Think of it like this. We all play roles in life. We are fathers or mothers, friends, sons or daughters. We are bosses or employees. We serve as guides and helpers and we are guided and helped. There are only so many jobs, roles, we can play in the world and we shift among them all the time. Now above I emphasized that some things matter more than others and the spiritual emphasis is in how things matter. So to the extent we act in our roles with spiritual distinction and bring virtues to bear, we are acting in our roles well. And good or bad there are also others acting in their roles - across history, and every culture. Some of those roles are seemingly singular - like Jesus came - but become repeated - like Jesus will come again. And some are pretty crowded. But whatever role we play there are those like us - and we "get" them in ways we don't even have to talk about. We see what they go through and it's just like us. We read of some ancient event and we can see ourselves doing the same thing. There is a resonance. A kinship. I have done that. I know what that feels like from the inside. Even if we do not specifically see ourselves in roles others have inhabited sometimes these are pointed out to us. Thus Jesus saw John the Baptist in the role of Elijah even though of his own self he was not Elijah. Make sense? This is a natural capacity in fact - the basis of empathy.

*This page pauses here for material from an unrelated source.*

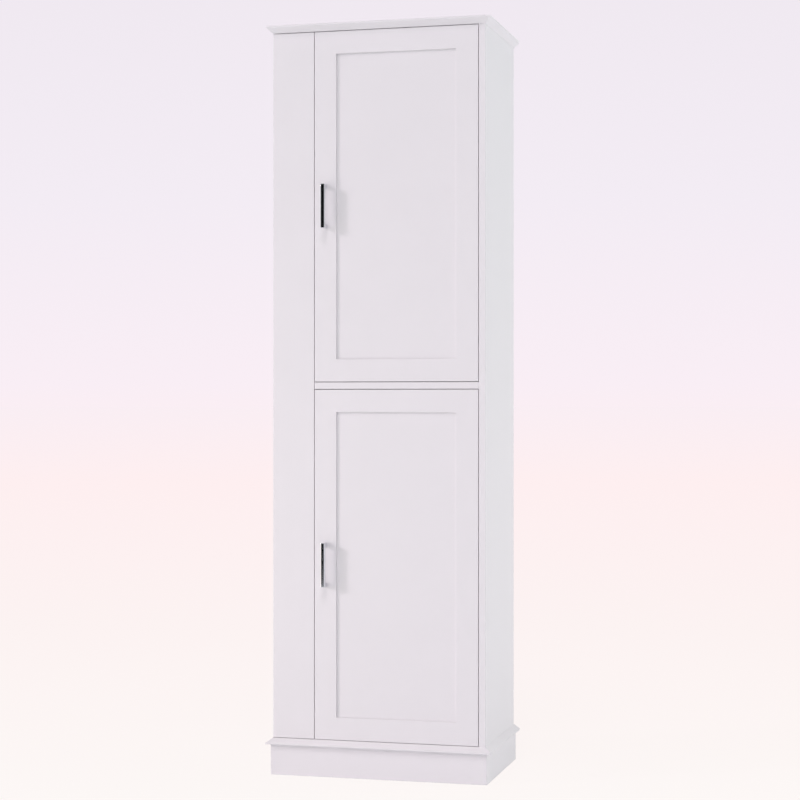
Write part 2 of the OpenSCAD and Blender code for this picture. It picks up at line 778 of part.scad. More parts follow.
module hinge_arm() {
    difference() {
        union() {
            for (side = [-1, 1])
                translate([0, 0, side > 0 ? cheek_gap : -cheek_gap - cheek_t]) {
                    linear_extrude(cheek_t) polygon(arm_side);
                    translate([arm_pin[0], arm_pin[1], 0]) cylinder(r = arm_eye_r, h = cheek_t);
                }
            translate([0, 0, -cheek_gap - eps]) linear_extrude(2 * (cheek_gap + eps)) polygon(arm_web);
        }
        translate([arm_pin[0], arm_pin[1], -link_w]) cylinder(d = arm_pin_d + 2 * eps, h = 2 * link_w);
        at_arm_screws() translate([0, 0, -eps]) cylinder(d = arm_screw_d + 2 * screw_play, h = web_t + 2 * eps);
    }
}

module hinge_arms() { color("silver") seated() for (which = [LOWER, UPPER]) at_hinges(which) hinge_arm(); }

module hinge_pins() {
    l = 2 * (cheek_gap + cheek_t + pin_stand);
    color("gray") seated() for (which = [LOWER, UPPER])
        at_hinges(which) translate([arm_pin[0], arm_pin[1], -l / 2]) cylinder(d = arm_pin_d, h = l);
}

module hinge_plate() {
    difference() {
        union() {
            block([door_gap - plate_base, plate_back - plate_half_w, -plate_half_h],
                [door_gap, plate_back + plate_half_w, plate_half_h]);
            block([arm_low, plate_back - plate_block_front, -cheek_gap - cheek_t],
                [door_gap, plate_back + plate_block_rear, cheek_gap + cheek_t]);
        }
        at_arm_screws() translate([0, 0, arm_h - eps])
            cylinder(d = arm_screw_d + 2 * screw_play, h = arm_screw_in + bore_spare);
        for (end = [-1, 1])
            translate([door_gap - plate_base - eps, plate_back, end * plate_screw_span / 2])
                bar_x(screw_d + 2 * screw_play, plate_base + 2 * eps);
    }
}

module hinge_plates() { color("silver") seated() for (which = [LOWER, UPPER]) at_hinges(which) hinge_plate(); }

module arm_screws() {
    color("gray") seated() for (which = [LOWER, UPPER]) at_hinges(which) at_arm_screws() difference() {
        union() {
            cylinder(d = arm_screw_d, h = arm_h + arm_screw_in);
            translate([0, 0, -arm_screw_head_t]) cylinder(d = arm_screw_head_d, h = arm_screw_head_t);
        }
        translate([0, 0, -arm_screw_head_t]) cross_slot(recess_span, recess_w, recess_h);
    }
}

module plate_screws() {
    color("gray") seated() at_plate_screws() translate([-plate_base, 0, 0]) rotate([0, 90, 0])
        pan_screw(plate_screw_l + plate_base - bore_spare);
}

// ---------- doors ----------
// Each door is drawn from its lower left corner: x across, y from the front face back, z up.

module at_door(which) { seated() translate([door_left, 0, door_z(which)]) children(); }

groove_y = panel_face - groove_play;
handle_hole_play = 0.5;
handle_screw_in = 9;                               // how far a screw goes into the handle's foot
handle_head_h = 2.2;

// an upright of the door frame, grooved along the edge at the given side (1 right, -1 left)
module door_stile(side) {
    groove_x = side > 0 ? frame_w - groove_d : -eps;
    difference() {
        cube([frame_w, door_t, door_h]);
        translate([groove_x, groove_y, -eps]) cube([groove_d + eps, groove_w, door_h + 2 * eps]);
    }
}

module handle_stile(which) {
    color("white") at_door(which) difference() {
        door_stile(1);
        at_handle_screws() translate([0, -eps, 0]) bar_y(handle_screw_d + handle_hole_play, door_t + 2 * eps);
    }
}

module hinge_stile(which) {
    color("white") difference() {
        at_door(which) translate([door_w - frame_w, 0, 0]) door_stile(-1);
        seated() at_hinges(which) cup_bore();
    }
}

// a cross rail with a tongue on each end and a groove for the panel along one edge
module door_rail(which, at_top) {
    z = at_top ? door_h - frame_w : 0;
    groove_z = at_top ? -eps : frame_w - groove_d;
    color("white") at_door(which) translate([frame_w, 0, z]) {
        difference() {
            union() {
                cube([rail_l, door_t, frame_w]);
                translate([-tongue_l, panel_face, 0]) cube([rail_l + 2 * tongue_l, panel_t, frame_w]);
            }
            translate([-groove_d, groove_y, groove_z])
                cube([rail_l + 2 * groove_d, groove_w, groove_d + eps]);
        }
    }
}

module door_panel(which) {
    color("white") at_door(which)
        translate([frame_w - tongue_l, panel_face, frame_w - tongue_l])
            cube([rail_l + 2 * tongue_l, panel_t, door_h - 2 * frame_w + 2 * tongue_l]);
}

// places children at the handle's two screws, on the front face of the door
module at_handle_screws() {
    for (end = [-1, 1]) translate([frame_w / 2, 0, door_h / 2 + end * handle_cc / 2]) children();
}

module handle(which) {
    half = handle_bar / 2;
    color("silver") at_door(which) difference() {
        union() {
            translate([frame_w / 2 - half, -handle_proj, (door_h - handle_cc) / 2 - half])
                cube([handle_bar, handle_bar, handle_cc + handle_bar]);
            at_handle_screws() translate([-half, -handle_proj, -half])
                cube([handle_bar, handle_proj, handle_bar]);
        }
        at_handle_screws() translate([0, eps, 0]) rotate([180, 0, 0])
            bar_y(handle_screw_d + 2 * screw_play, handle_screw_in + bore_spare);
    }
}

module handle_screws(which) {
    color("gray") at_door(which) at_handle_screws() difference() {
        union() {
            translate([0, -handle_screw_in, 0]) bar_y(handle_screw_d, handle_screw_in + door_t);
            translate([0, door_t, 0]) bar_y(2 * handle_screw_d, handle_head_h);
        }
        translate([0, door_t + handle_head_h, 0]) rotate([90, 0, 0])
            cross_slot(recess_span, recess_w, recess_h);
    }
}

side_panel_left();
side_panel_right();
front_stile();
top_board();
bottom_panel();
fixed_shelf();
adjustable_shelf(UPPER, 1);  // upper_shelf_1
adjustable_shelf(UPPER, 2);  // upper_shelf_2
adjustable_shelf(LOWER, 1);  // lower_shelf_1
adjustable_shelf(LOWER, 2);  // lower_shelf_2
shelf_pin_set(UPPER);  // upper_shelf_pins
shelf_pin_set(LOWER);  // lower_shelf_pins
back_panel_upper();
back_panel_lower();
back_nails();
plinth_front();
plinth_left();
plinth_right();
plinth_rear();
cap_front();
cap_left();
cap_right();
corner_blocks();
dowels();
cam_locks();
cam_bolts();
wall_bracket();
bracket_screws();
door_stops();
stop_screws();
hinge_plates();
hinge_arms();
hinge_pins();
arm_screws();
plate_screws();
hinge_links(UPPER);  // upper_hinge_links
hinge_links(LOWER);  // lower_hinge_links
hinge_stile(UPPER);  // upper_hinge_stile
handle_stile(UPPER);  // upper_handle_stile
door_rail(UPPER, true);  // upper_top_rail
door_rail(UPPER, false);  // upper_bottom_rail
door_panel(UPPER);  // upper_door_panel
hinge_cups(UPPER);  // upper_hinge_cups
cup_screw_set(UPPER);  // upper_cup_screws
handle(UPPER);  // upper_handle
handle_screws(UPPER);  // upper_handle_screws
hinge_stile(LOWER);  // lower_hinge_stile
handle_stile(LOWER);  // lower_handle_stile
door_rail(LOWER, true);  // lower_top_rail
door_rail(LOWER, false);  // lower_bottom_rail
door_panel(LOWER);  // lower_door_panel
hinge_cups(LOWER);  // lower_hinge_cups
cup_screw_set(LOWER);  // lower_cup_screws
handle(LOWER);  // lower_handle
handle_screws(LOWER);  // lower_handle_screws
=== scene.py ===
"""Looks of a tall white pantry cabinet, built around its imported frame."""

import json
import math

import bmesh
import bpy
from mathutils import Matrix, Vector

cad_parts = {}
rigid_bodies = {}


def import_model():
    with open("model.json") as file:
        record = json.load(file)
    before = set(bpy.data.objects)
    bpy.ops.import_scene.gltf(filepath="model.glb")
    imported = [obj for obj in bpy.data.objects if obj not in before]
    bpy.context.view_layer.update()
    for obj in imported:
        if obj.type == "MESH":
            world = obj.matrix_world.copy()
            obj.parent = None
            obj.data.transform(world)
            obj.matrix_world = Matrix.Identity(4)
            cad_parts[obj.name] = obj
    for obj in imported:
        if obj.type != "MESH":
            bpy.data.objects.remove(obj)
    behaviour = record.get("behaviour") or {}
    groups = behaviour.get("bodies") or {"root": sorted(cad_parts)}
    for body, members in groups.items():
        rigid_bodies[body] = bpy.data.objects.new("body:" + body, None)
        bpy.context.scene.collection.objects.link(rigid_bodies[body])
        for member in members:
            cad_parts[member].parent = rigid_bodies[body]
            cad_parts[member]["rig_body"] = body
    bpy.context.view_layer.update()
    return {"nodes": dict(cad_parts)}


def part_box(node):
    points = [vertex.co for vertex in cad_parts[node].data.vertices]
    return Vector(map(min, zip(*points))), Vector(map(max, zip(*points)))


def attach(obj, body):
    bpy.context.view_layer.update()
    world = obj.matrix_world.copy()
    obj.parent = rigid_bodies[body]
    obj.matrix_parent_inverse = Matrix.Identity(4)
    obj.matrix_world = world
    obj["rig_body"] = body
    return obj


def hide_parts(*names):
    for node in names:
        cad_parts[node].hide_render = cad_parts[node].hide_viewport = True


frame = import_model()

MM = 0.001

# ---------------------------------------------------------------- sizes of the finish

BOARD_EASE = 0.6 * MM            # rounding that the lacquer leaves on boards and door frames
MOULDING_EASE = 0.3 * MM
PANEL_EASE = 0.2 * MM            # on the hardboard of the back
SHEET_EASE = 0.15 * MM           # on pressed steel
LINK_EASE = 0.075 * MM           # on the hinges' links, which are thinner
HANDLE_EASE = 1.4 * MM
HANDLE_SEGMENTS = 4
BLOCK_EASE = 0.5 * MM
STOP_EASE = 0.3 * MM
BOARD_RIM = 4 * MM               # longer than any facet of a drilled hole's rim in the boards
CUP_RIM = 5 * MM                 # the same for the wide bores of the hinge cups
SEAM = 1.2 * MM                  # shows between the middle shelf's edge and the fixed front board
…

Now there are also suggestions of one’s condition in this life being affected by the past; nature and nurture. We are given gifts and have to make our own choices. Consider - in the Bible there is the initial statement that the sins of the father are visited upon the sons which later evolves into a conditional statement that if one follows in the sins of the father the son too will suffer. A modern form of it might be called the cycle of poverty: on the negative side – and of primogenitary on the positive side - (hey, Jesus was in the station of the Son, remember?)